By comparison, my problems with RO were far more pronounced and have not budged in the slightest. Despite some great production design and third act action scenes that are anthology peaks, we were given blank slated characters I’ve all but forgotten about in just a few short months, and I’m certainly not alone.
The video above by Lessons from the Screenplay expertly lays out how my issues with both Star Wars films resulted from poor decisions via the writing. Jyn Erso is a passive character whose narrative is beholden to contrived circumstances and loose relationships with superficially interesting characters given little to do. Put simply, it’s a mess of a screenplay. And Michael Tucker manages to make better sense out of why TFA did a superior job making its characters so instantly intriguing and why it’s the better film overall, nostalgic remixing aside.
That said, I’m well aware of the many Star Wars fans who prefer RO in all of its perplexity and dark subject matter. It takes bold risks that provide a useful precedent for Star Wars films that can expand the lore in meaningful ways, not just for the sake of box office. But what makes RO unique can also be perceived as a limiting drawback, moving on from the childish wonder of this mythology (for better or worse) so that it can properly make a movie for adults. In my opinion, it overcorrected in some ways and somehow regressed in others, probably through its late reshoots.
Yes, I believe TFA is better than RO, and I’d even propose that history will remember it as the better film, as well. But I don’t believe this is what truly matters for fans of Star Wars. The takeaway is that diverse Star Wars films are being developed for differing tastes. While RO was not a film I particularly enjoyed, it is one that satisfied a group of fans yearning for something different and unusual. I don’t believe they were given the best product possible in that regard, but to be perfectly honest, neither was I with TFA.
Which is Better? Story and Plot
Star Wars: The Force Awakens is the clear winner. As supported by Michael Tucker’s visual analysis, TFA has a better structure with far fewer throwaway scenes that don’t advance the plot. Rogue One deserves some credit for its effort to be standalone and for its audacious risks, but it falters far too much when it comes to the narrative of Jyn Erso.
Rogue One wins by a slim margin, here, only because it goes all the way with its willingness to depict new and exciting set pieces (Darth Vader’s infamous hallway scene and the Star Destroyer crash, for example). The Force Awakens also has incredible action sequences, of course, and the final lightsaber fight might have cinched this category if not for the simultaneously forgettable Rogue Squadron battle on Starkiller Base. If Rogue One had missed a step with its space battles, then Poe Dameron would have won this just on his one-shot alone.

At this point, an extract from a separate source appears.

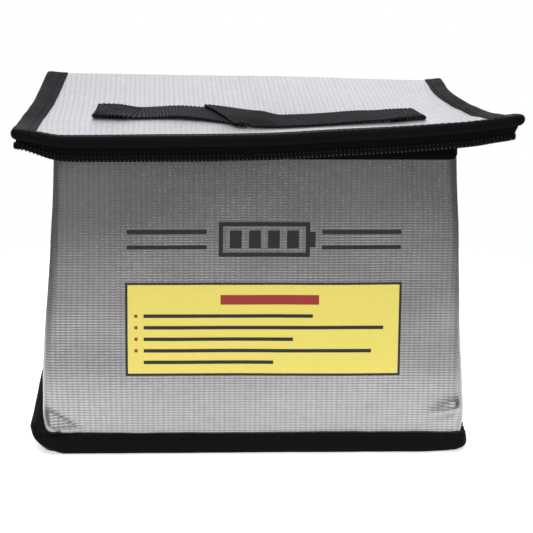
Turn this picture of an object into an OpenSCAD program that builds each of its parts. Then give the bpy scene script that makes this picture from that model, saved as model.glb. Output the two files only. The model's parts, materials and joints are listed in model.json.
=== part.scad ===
// Soft box bag for storing and charging model batteries. Coated glass cloth outside, felt in the
// middle, glass cloth inside. A lid that closes with a two-slider zip folds back over the rear wall.
// Frame: X to the right, Y to the back, Z up. Origin: centre of the base, on the ground. Millimetres.

/* [Bag] */
// Width across the base, without the binding
base_w = 215; // [180:1:240]
// Depth of the base, without the binding
base_d = 145; // [120:1:170]
// Height from the ground to the top face of the lid
bag_h = 167; // [140:1:190]
// How far each side wall leans in by the top
side_lean = 7.5; // [2:0.5:10]
// How far the front wall leans in by the top
front_lean = 6; // [2:0.5:8]
// How far the rear wall leans in by the top
rear_lean = 4; // [2:0.5:6]

/* [Cloth] */
// Thickness of the coated outer cloth
cloth_t = 0.7; // [0.5:0.1:0.9]
// Thickness of the felt between the cloths
felt_t = 1.4; // [1:0.1:2]
// Thickness of the inner lining cloth
lining_t = 0.5; // [0.3:0.1:0.7]
// Thickness of the stiffer felt pad in the base
base_pad_t = 2.5; // [1.5:0.1:4]
// Gap left between sewn layers
seam = 0.1; // [0.05:0.01:0.15]

/* [Bindings] */
// Height of the binding around the base
base_binding_h = 10; // [8:0.5:14]
// How far the base binding stands out at the ground
base_binding_out = 4.5; // [3:0.5:6]
// Width of the binding around the lid
lid_binding_w = 10; // [8:0.5:12]
// Thickness of the binding tape
tape_t = 0.6; // [0.4:0.1:0.8]

/* [Lid] */
// Width of the lid at the rear fold
lid_rear_w = 222; // [212:1:228]
// Width of the lid at the front
lid_front_w = 248; // [230:1:256]
// How far the lid reaches past the base at the front
lid_overhang = 11; // [4:0.5:14]
// Radius of the lid's front corners
lid_corner_r = 12; // [10.5:0.5:18]
// How far the lid's zip tape hangs below the lid
lid_tape_drop = 6; // [5:0.5:8]

/* [Zip] */
// Height of the zip coil
coil_h = 4; // [3.4:0.1:4.4]
// Thickness of the zip coil
coil_t = 2.4; // [2:0.1:2.8]
// Length of each slider along the zip
slider_l = 12; // [10:0.5:14]
// Height of each slider across the zip
slider_h = 10; // [9.6:0.1:10.2]
// Length of each pull tab below its pivot
pull_l = 24; // [18:1:28]
// Width of each pull tab
pull_w = 5; // [4.4:0.1:5.4]

/* [Handle] */
// Width of the handle webbing
strap_w = 25; // [20:1:30]
// Thickness of the handle webbing
strap_t = 1.4; // [1:0.1:1.8]
// Length of the handle from end to end
strap_l = 174; // [150:1:180]
// Length sewn down at each end of the handle
strap_end_l = 26; // [20:1:32]
// Distance of the handle's centre line in front of the bag's centre
strap_y = 26; // [15:1:35]

/* [Print] */
// Width of the coloured panel on the front
label_w = 140; // [100:1:150]
// Height of the coloured panel
label_h = 49; // [40:1:55]
// Height of the coloured panel's centre above the ground
label_z = 66; // [55:1:75]
// Height of the dark battery mark's centre above the ground
mark_z = 113; // [108:1:120]
// Thickness of the printed film
print_t = 0.12; // [0.1:0.01:0.2]

/* [Hidden] */

$fn = 48;
eps = 0.01;

// Levels of the layers
felt_in = cloth_t + seam;
lining_in = felt_in + felt_t + seam;
inner_in = lining_in + lining_t;
wall_z0 = cloth_t + seam;
pad_z0 = cloth_t + seam;
floor_z0 = pad_z0 + base_pad_t + seam;
lining_z0 = floor_z0 + lining_t + seam;
lid_top = bag_h;
lid_cloth_z0 = lid_top - cloth_t;
lid_felt_z0 = lid_cloth_z0 - seam - felt_t;
lid_lining_z0 = lid_felt_z0 - seam - lining_t;
lid_binding_z0 = lid_lining_z0 - 0.05 - tape_t;

// Levels of the zip and of the rim of the walls
slider_top = lid_binding_z0 - 0.4;
coil_z = slider_top - slider_h / 2 - 0.5;
tape_top = coil_z - coil_h / 2 - 0.05;
tape_h = 3;
cloth_top = tape_top - tape_h - seam;
rim_top = cloth_top - 3;
back_top = lid_lining_z0 - 6;

// Outline of the lid
lid_front_y = -(base_d / 2 + lid_overhang);
hinge_y = base_d / 2 - rear_lean + 0.1;
roll_r = 0.9;
lid_rear_y = hinge_y - roll_r - 0.1;
lid_tape_in = 2.5;
lid_tape_t = 0.8;

// Run of the body's zip
zip_r = 8;
zip_in = side_x(cloth_top) + seam;
zip_front = -front_y(cloth_top) + seam;
zip_t = 0.8;
zip_x = zip_in + zip_t / 2;
zip_end_y = hinge_y - 5;
stop_l = 2.5;
slider_y = zip_end_y - stop_l - slider_l / 2 - 1;

// Slider and pull
plate_t = 0.8;
wedge_l = 4;
plate_gap = coil_t / 2 + 0.3;
bail_r = 0.6;
bail_span = 6;
eye_r = 0.7;
tab_t = 1.2;
tab_gap = 0.25;
strap_z0 = lid_top + 0.1;
lean_angle = atan(front_lean / bag_h);
print_x = 4;

// Half width of the outer cloth at height z, and the faces of the front and rear walls there
function side_x(z) = base_w / 2 - side_lean * z / bag_h;
function front_y(z) = -base_d / 2 + front_lean * z / bag_h;
function back_y(z) = base_d / 2 - rear_lean * z / bag_h;

// Four points of the layer between depths a and b, for one wall at height z
function front_section(z, a, b) = [
    [-side_x(z) + a + seam, front_y(z) + a], [side_x(z) - a - seam, front_y(z) + a],
    [side_x(z) - b - seam, front_y(z) + b], [-side_x(z) + b + seam, front_y(z) + b]
];
function back_section(z, a, b) = [
    [-side_x(z) + b + seam, back_y(z) - b], [side_x(z) - b - seam, back_y(z) - b],
    [side_x(z) - a - seam, back_y(z) - a], [-side_x(z) + a + seam, back_y(z) - a]
];
function right_section(z, a, b) = [
    [side_x(z) - b, front_y(z) + b + seam], [side_x(z) - a, front_y(z) + a + seam],
    [side_x(z) - a, back_y(z) - a - seam], [side_x(z) - b, back_y(z) - b - seam]
];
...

The Force Awakens takes this category by a landslide, despite some interesting ideas set forth through characters like K-2SO and Chirrut. Despite seeing Rogue One more recently, I had to search engine those names, which probably speaks volumes.
The Force Awakens also wins this one for a few significant reasons. Yes, Darth Vader gets one great 30 second scene, but it’s countered by a frankly awful scene between him and another character (complete with a Force dad joke), as well as some shoddy CGI for Tarkin and a wildly complacent Krennic who gets almost zero payoff. Kylo Ren is ultimately the fresher and more compelling villain, balanced well with Snoke and Hux for good measure.
This one’s a tie. The Force Awakens is mostly ho-hum save for Rey’s Theme and the Jedi Steps, but it’s about the same for Rogue One. Neither soundtrack truly stands out with their own Imperial March or Duel of the Fates.
Design (Cinematography, Special Effects, Production Design)
Another tie. Both movies had huge tasks ahead of them. Rogue One had to recapture an established aesthetic with the same amount of detail, while also dabbling in its own inventive ideas. It succeeded on all counts. The Force Awakens, by comparison, contributed a fresher take that reasonably jumped forward in time while also setting the standard for practical effects in a new era of Star Wars films. Neither film quite cracked the uncanny valley (Maz, Tarkin, Rathtars, Leia, etc.), but they made comparable strides.
The only category where Rogue One truly shines is in its action, and even then, it’s by a slim margin. Everything else it accomplishes is either in step with The Force Awakens or a bit worse, especially when it comes to its writing. This is why I firmly believe the subject matter is what truly counts for fans who differ on which film is “better.” For fans of darker material, it’s no contest, while others who prefer the campy mythology and operatic lightsaber battles will undoubtedly point to TFA as the better film.